Deep sea mining, cos’è la controversa corsa ai fondali oceanici a cui anche l’Italia vorrebbe partecipare

Gli interessi di Saipem e Fincantieri per estrarre minerali dal profondo degli oceani e il fronte europeo che chiede una moratoria.

11.10.2023 - 14:38 di Gianluca Brambilla ope.online.it letura2’

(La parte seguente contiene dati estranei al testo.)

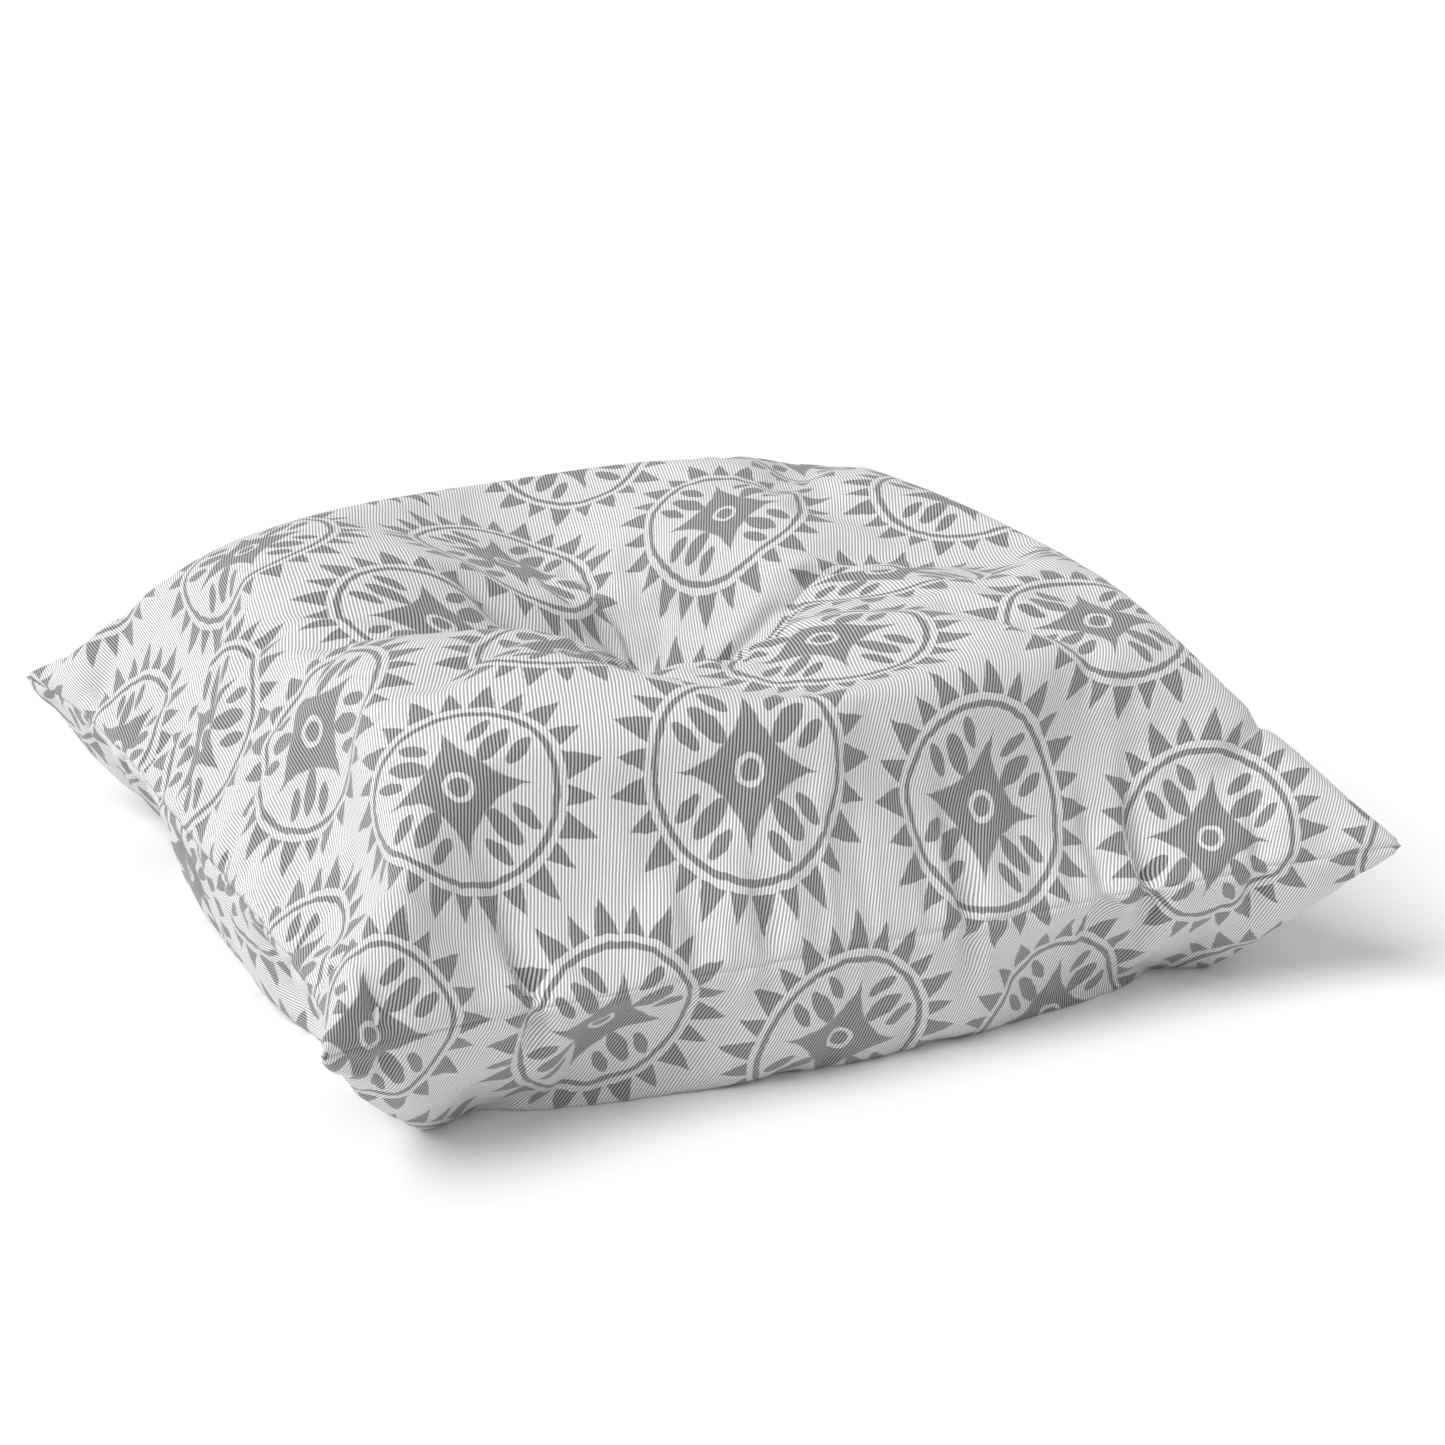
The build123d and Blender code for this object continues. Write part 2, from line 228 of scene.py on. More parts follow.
near_tuft = np.hypot(*read(cover.data)[:, :2].T) < TUFT_HOLD
fill_with_air(cover, on_seam(cover.data) | near_tuft)
PRINT_HALF = 0.35
FRONT_PUCKERS = (-0.87, -0.61, -0.33, -0.21, 0.16, 0.43, 0.52, 0.73)
FRONT_DEPTHS = (0.6, 1.0, 0.45, 0.35, 0.7, 0.7, 1.0, 0.6)
PUCKER_DEPTH = 0.013
PUCKER_SHARP = 0.0045
PUCKER_SOFT = 0.010
PUCKER_LENGTH = 0.100
SHORTEST = 0.6
UNDER_SHORTER = 0.7
SIDE_PUCKERS = 8
SIDE_REACH = 0.78
SIDE_STRAY = 0.06
SHALLOWEST = 0.3
FIRST_SEED = 20
SEAM_SHARE = 0.25
SEAM_RUN = 0.015
SEAM_CREASE = 0.0015
SEAM_ROLL = 0.006
FRONT = 0
BACK = 2
MOUTH_HALF = 0.206
MOUTH_END = 0.010
MOUTH_LIP = 0.006
LIP_RUN = 0.030
HEM = 0.0055


def smooth(value):
    """A soft step from 0 to 1."""
    value = np.clip(value, 0, 1)
    return value * value * (3 - 2 * value)


def normals(mesh):
    """Unit normals at a mesh's points."""
    rows = np.zeros(len(mesh.vertices) * 3)
    mesh.vertex_normals.foreach_get("vector", rows)
    return rows.reshape(-1, 3)


def pucker_places(side):
    """Relative places and strengths of one side's puckers. The zip keeps most of the back side flat."""
    if side == FRONT:
        return zip(FRONT_PUCKERS, FRONT_DEPTHS)
    draws = np.random.default_rng(FIRST_SEED + side)
    strays = draws.uniform(-SIDE_STRAY, SIDE_STRAY, SIDE_PUCKERS)
    places = np.linspace(-SIDE_REACH, SIDE_REACH, SIDE_PUCKERS) + strays
    depths = draws.uniform(SHALLOWEST, 1.0, SIDE_PUCKERS)
    if side == BACK:
        beside_zip = np.abs(places) * HALF > MOUTH_HALF + MOUTH_END
        places, depths = places[beside_zip], depths[beside_zip]
    return zip(places, depths)


def gathered(mesh):
    """Points of the cover with the short puckers that the seam gathers into both panels."""
    points, outward, where = read(mesh), normals(mesh), read(mesh, "place")
    nearest = (1 - np.abs(where[:, :2]).max(axis=1)) * PRINT_HALF
    points -= outward * (SEAM_CREASE * (1 - smooth(nearest / SEAM_ROLL)))[:, None]
    for side, (axis, sign) in enumerate(((1, -1), (0, 1), (1, 1), (0, -1))):
        away = (1 - sign * where[:, axis]) * PRINT_HALF
        along = where[:, 1 - axis]
        for middle, strength in pucker_places(side):
            across = (along - middle) * HALF
            width = np.where(across < 0, PUCKER_SHARP, PUCKER_SOFT)
            long = PUCKER_LENGTH * (SHORTEST + (1 - SHORTEST) * strength)
            long = np.where(where[:, 2] < 0, UNDER_SHORTER * long, long)
            run = SEAM_SHARE + (1 - SEAM_SHARE) * smooth(away / SEAM_RUN)
            run *= 1 - smooth(away / long)
            depth = PUCKER_DEPTH * strength * np.exp(-((across / width) ** 2)) * run
            points -= outward * depth[:, None]
    points[:, 2] = points[:, 2].clip(0)
    return points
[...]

Il governo italiano non chiude ma spinge sulla precauzione . La transizione ecologica ha bisogno innanzitutto di nuove materie prime. E la corsa per accaparrarsele rischia di spostarsi nelle profondità più oscure e inesplorate del nostro pianeta: i fondali oceanici. È lì che diversi Paesi e aziende di tutto il mondo vorrebbero dare vita a una nuova enorme industria: il Deep sea mining, ovvero l’estrazione di metalli e altri materiali dal fondale degli oceani. Una pratica che ha scatenato un’ondata di sdegno e critiche non solo da parte delle principali associazioni ambientaliste, ma anche della comunità scientifica. Se non altro, per una questione di principio: perché andare a cercare i cosiddetti critical raw materials – tutti quei materiali ritenuti indispensabili per la transizione energetica – in uno dei pochissimi habitat incontaminati rimasti sulla Terra? Di recente, questa domanda è finita anche sul tavolo dell’Autorità Internazionale dei Fondali Marini (AIFM), l’agenzia dell’Onu incaricata proprio di regolamentare le attività sui fondali marini e oceanici. All’ultima assemblea che si è svolta a luglio a Kingston, in Giamaica, è andato in scena uno scontro tra chi vorrebbe dare finalmente il via libera alle esplorazioni commerciali – aprendo di fatto allo sfruttamento delle risorse depositate sui fondali – e chi si sbraccia per impedire la nascita di una nuova (ennesima) industria inquinante.

 

La valutazione di Pichetto Fratin

Finora l’Italia non ha espresso una posizione ufficiale su questo tema, anche se i segnali sembrano puntare decisamente in una direzione. «Una delle tante sfide che ci attendono è la corsa al mondo subacqueo e alle risorse geologiche dei fondali – ha detto la premier Giorgia Meloni qualche settimana fa intervenendo al Forum “Risorsa Mare” di Trieste –. Un dominio nuovo nel quale l’Italia intende giocare un ruolo di primo piano». Ora è il ministro dell’Ambiente Gilberto Pichetto Fratin a delineare meglio la posizione del governo italiano. «L’Italia – fa sapere il ministero a Open – è convinta della necessità di applicare puntualmente il “principio di precauzione” relativamente allo sfruttamento commerciale delle risorse minerarie presenti nei fondali marini (cd. deep sea mining) per prevenire ed evitare possibili gravi ed irreparabili danni ambientali alla biodiversità, agli ecosistemi e possibili inquinamenti marini». Insomma, di estrazioni minerarie in acque profonde se ne può parlare. A patto però, precisa il Mase, di raggiungere «un’adeguata conoscenza dell’impatto ambientale di tali attività» e adottare «un solido regime regolatorio».